In this case there are stronger equitable considerations in favor of plaintiffs than in Local 50, since here the fund includes both employee and employer contributions. In addition, the change of funds in this case was initiated by Con Edison rather than by the employees. The decision in Local 50 controls our resolution here that Mutual Aid is not permitted to retain the funds in question.

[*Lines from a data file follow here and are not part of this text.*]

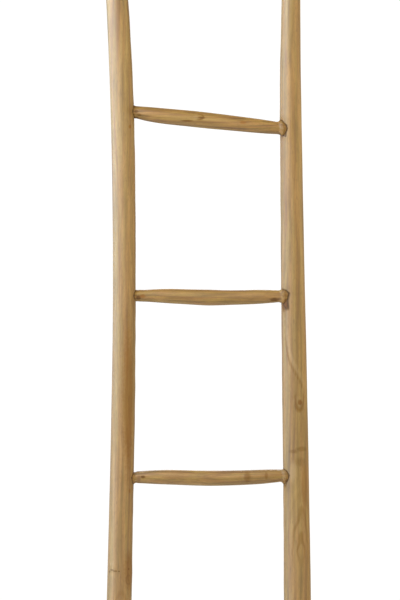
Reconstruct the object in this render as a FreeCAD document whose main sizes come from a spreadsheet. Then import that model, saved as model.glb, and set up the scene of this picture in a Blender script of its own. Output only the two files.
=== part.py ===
"""A leaning rack for quilts and throws: a ladder of debarked teak branches.

Two branch poles carry five whittled rungs. Each rung ends in a round tenon that is glued into a
blind mortise, and each tenon is locked by a wooden peg driven in from the back of the pole.

Frame: millimetres, +Z up the poles, +X from the left pole to the right one, +Y to the back, where
the wall is. The origin lies on the floor, midway between the feet.
"""

import FreeCAD, Part
import os
import Sketcher
from collections import namedtuple
from FreeCAD import Placement, Rotation, Vector
from math import pi

# Driving dimensions, in millimetres.
SIZES = {
    "pole_length": 1800.0,
    "pole_spacing": 340.0,       # between the straight lines that the two branches follow
    "foot_chamfer": 2.0,
    "top_round": 5.0,
    "first_rung_height": 186.0,  # from the floor to the lowest rung
    "top_rung_drop": 188.0,      # from the poles' tops down to the highest rung
    "tenon_diameter": 24.0,
    "tenon_past_centre": 8.0,    # how far a tenon runs beyond its pole's centre
    "tenon_tip_chamfer": 1.0,
    "shoulder_gap": 2.5,         # from the pole's skin to where a rung starts to swell
    "glue_gap": 0.1,             # all round a tenon in its mortise
    "mortise_end_gap": 1.5,      # between a tenon's tip and the mortise's floor
    "peg_diameter": 6.0,
    "peg_gap": 0.05,             # all round a peg in its hole
    "peg_bite": 2.0,             # how far a peg reaches beyond its tenon
    "peg_end_gap": 0.5,          # between a peg's tip and its hole's floor
    "peg_proud": 0.6,            # how far a peg's head stands out of the pole's back
    "peg_chamfer": 0.5,
    "drill_run_in": 12.0,        # how far outside the wood each hole is started
}

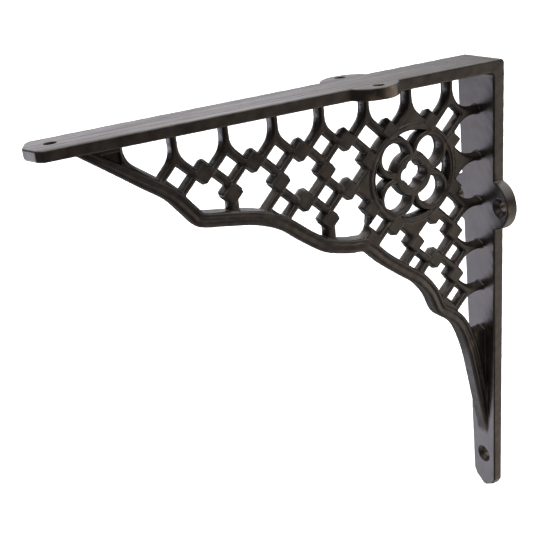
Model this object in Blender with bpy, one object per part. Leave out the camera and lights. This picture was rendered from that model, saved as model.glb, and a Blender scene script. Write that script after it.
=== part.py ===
"""Ornate cast iron shelf bracket, one casting.

X is the width, the wall is the plane Y = 0 and the arm runs out towards -Y, Z is up.
The origin is in the middle of the wall plate's back face. Sizes are millimetres.
"""
import bmesh
import bpy
import math

MM = 0.001
ROOT2 = math.sqrt(2.0)

# The tracery is drawn on a square net of 12.7 mm steps, counted from the first post under the arm.
STEP = 12.7
NET_ORIGIN_Y = -178.1
NET_ORIGIN_DROP = 14.2

# Wall plate and arm.
PLATE_HEIGHT = 265.0
PLATE_THICKNESS = 7.1
PLATE_THICKNESS_FOOT = 5.6
PLATE_HALF_TOP = 14.9
PLATE_HALF_FOOT = 9.4
FOOT_NOSE = 7.6
FOOT_NOSE_FLAT = 0.8
ARM_LENGTH = 243.2
ARM_THICKNESS = 6.4
ARM_THICKNESS_TIP = 5.2
ARM_HALF_ROOT = 14.9
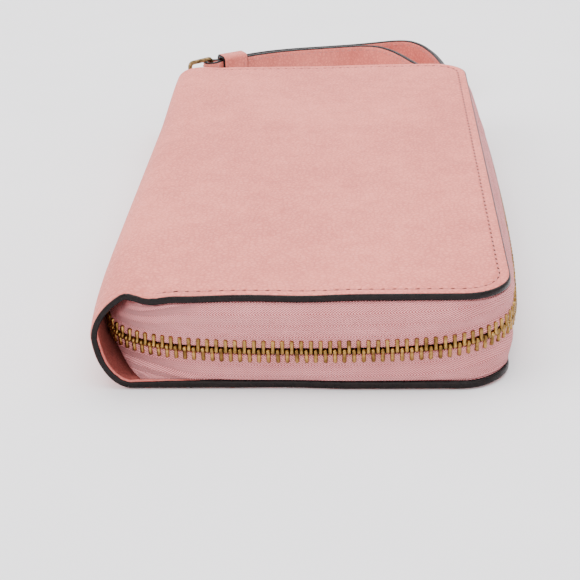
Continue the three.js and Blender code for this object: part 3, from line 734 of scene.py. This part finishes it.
def zip_track():
    """Rows along the zip: x, y, z, outward x and y, the seam's x and y, and the way inward from it."""
    p = np.array(TRACK_POINTS, float)
    smooth = []
    for i in range(len(p) - 1):
        a, b = p[max(i - 1, 0)], p[i]
        c, d = p[i + 1], p[min(i + 2, len(p) - 1)]
        square, cube = 2 * a - 5 * b + 4 * c - d, 3 * b - a - 3 * c + d
        for t in np.linspace(0, 1, 24, endpoint=False):
            smooth.append(0.5 * (2 * b + (c - a) * t + square * t**2 + cube * t**3))
    smooth = np.array([*smooth, p[-1]])
    ahead = np.gradient(smooth[:, :2], axis=0)
    ahead /= np.linalg.norm(ahead, axis=1)[:, None]
    curl_end = int(np.argmax(smooth[:, 0] > CURL_FROM))
    gone = distances_along(smooth[:, :2])
    rows = []
    for k, ((x, y, z), (tx, ty)) in enumerate(zip(smooth, ahead)):
        sx, sy, ix, iy = closest_seam(x, y)
        if k < curl_end:
            share = 1 - gone[k] / gone[curl_end]
            sx = CURL_FROM + (CURL_SEAM - CURL_FROM) * share**1.15
        rows.append((x, y, z, ty, -tx, sx, sy, ix, iy))
    return np.array(rows), gone


TRACK, TRACK_AT = zip_track()


def on_track(s):
    """The track's row at s millimetres along it."""
    return sample(s, TRACK_AT, TRACK)


def lining_height(x, y, side):
    """Height of the lining's inner face near the covers' edge: side -1 is the lower cover, 1 the upper."""
    u = MOUTH_X - x if side < 0 else GIRTH - MOUTH_X + x
    points, _, _ = skin(np.array([u]), np.array([y]), float(edge_thickness(u)))
    return points[0, 2]


def tape_line(row, side):
    """The middle of one side's tape, from teeth to sewn edge, and the direction of its thickness."""
    x, y, z, ox, oy, sx, sy, ix, iy = row
    sy += float(stagger(MOUTH_X - sx, sy, sx)) if side < 0 else 0.0
    away = (sx - x) * ox + (sy - y) * oy
    straight = 1 - smoothstep(x, CURL_FROM - 14, CURL_FROM)
    drift = -(sx - x) * oy + (sy - y) * ox
    roof = lining_height(sx, sy, side) - side * (TAPE_THICK / 2 + 0.06)
    first = z + side * TAPE_STANDS
    rise = roof - first
    line = [(0.0, z + side * r, 0.0) for r in (0.95, 1.4, 2.0, 2.7)]
    full = 0.5 * (1 - smoothstep(abs(away), 1.5, 3.2))
    # From there to the seam the height follows a cubic curve, and the tape bellies out.
    for t in np.linspace(0, 1, 11):
        a, b, c = (1 - t) ** 3, 3 * t * (1 - t) ** 2, 3 * t * t * (1 - t)
        share = (1 - straight) * (0.3 * c + t**3) + straight * t
        out = away * share + full * math.sin(math.pi * t) ** 2
        height = a * first + b * (first + 0.38 * rise) + c * (first + 0.84 * rise) + t**3 * roof
        line.append((out, height, share))
    flat = [np.array([x + ox * out - oy * drift * f, y + oy * out + ox * drift * f, h]) for out, h, f in line]
    ahead = np.gradient(np.array([(out, h) for out, h, _ in line]), axis=0)
    ahead /= np.linalg.norm(ahead, axis=1)[:, None] + 1e-9
    normals = [np.array([ox * n1, oy * n1, -n0]) * side for n0, n1 in ahead]
    sewn = flat[-1]
    level = np.array([0, 0, math.copysign(1, normals[-1][2])])
    for reach in (0.8, 2.2, 4.0):
        flat.append(sewn + np.array([ix, iy, 0]) * reach)
        normals.append(level)
    return np.array(flat), np.array(normals)


def tape_ring(row, side, s):
    """One cross-section of the tape as points and its uv, with a corded edge inside the teeth."""
    line, normals = tape_line(row, side)
    half = np.full(len(line), TAPE_THICK / 2)
    half[:3] = (0.42, 0.55, 0.4)
    gone = distances_along(line)
    ripple = 0.26 * smoothstep(gone, 2.5, 5)
    ripple[-5:] = 0
    push = np.array([r * wobble(s, g, 20 * side, 7.5, 3.3) for r, g in zip(ripple, gone)])
    outer = line + normals * (half + push)[:, None]
    inner = line - normals * (half - push)[:, None]
    uv = np.stack([np.full(len(gone), s), gone], -1)
    return np.vstack([outer, inner[::-1]]), np.vstack([uv, uv[::-1]])


def build_tape(name, side):
    marks = np.arange(0, TRACK_AT[-1] + 0.5, 1.3)
    rings, maps = zip(*[tape_ring(on_track(min(s, TRACK_AT[-1])), side, s) for s in marks])
    points, faces, uv = loft(rings, ring_uv=maps)
    piece = mesh_object(f"zip_tape_{name}_twill", points, outward(points, faces), [TAPE], uv=uv)
    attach(piece, f"{name}_case")
    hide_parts(f"zip_tape_{name}")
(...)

The problem remains as to the distribution of the fund. It should not be divided among the members of the class. Such action would be inconsistent with the purpose of ERISA, which is the establishment of a plan to provide health and welfare benefits to all employees of an employer through the purchase of insurance or otherwise. 29 U.S.C. § 1002(1). To allow individual members to receive a cash rebate from the former benefits plan would constitute a windfall to those employees. Rather, the money should be deposited in Local 3’s new benefits fund as was done in Local 50, supra.
29 U.S.C. § 1132(a)(3)(B) permits a civil action to be brought by a participant to obtain appropriate equitable relief to re*51dress violations of ERISA. Plaintiffs could have sought equitable relief in this case directing that the monies in question be transferred to the successor fund provided for in the collective bargaining agreement between Local 3 and Con Edison. The fact that plaintiffs did not seek such relief is of no moment. A plaintiff is entitled to the relief justified by the facts proven at trial. Fed.R.Civ.P. 54(c). In Gins v. Mauser Plumbing Supply Co., 148 F.2d 974, 976 (2d Cir.1945), the court said:
“[A]nd even the demand for judgment loses its restrictive nature when the parties are at issue, for particular legal theories of counsel yield to the court’s duty to grant the relief to which the prevailing party is entitled, whether demanded or not.”
The judgment below is modified as indicated above, and as so modified, affirmed.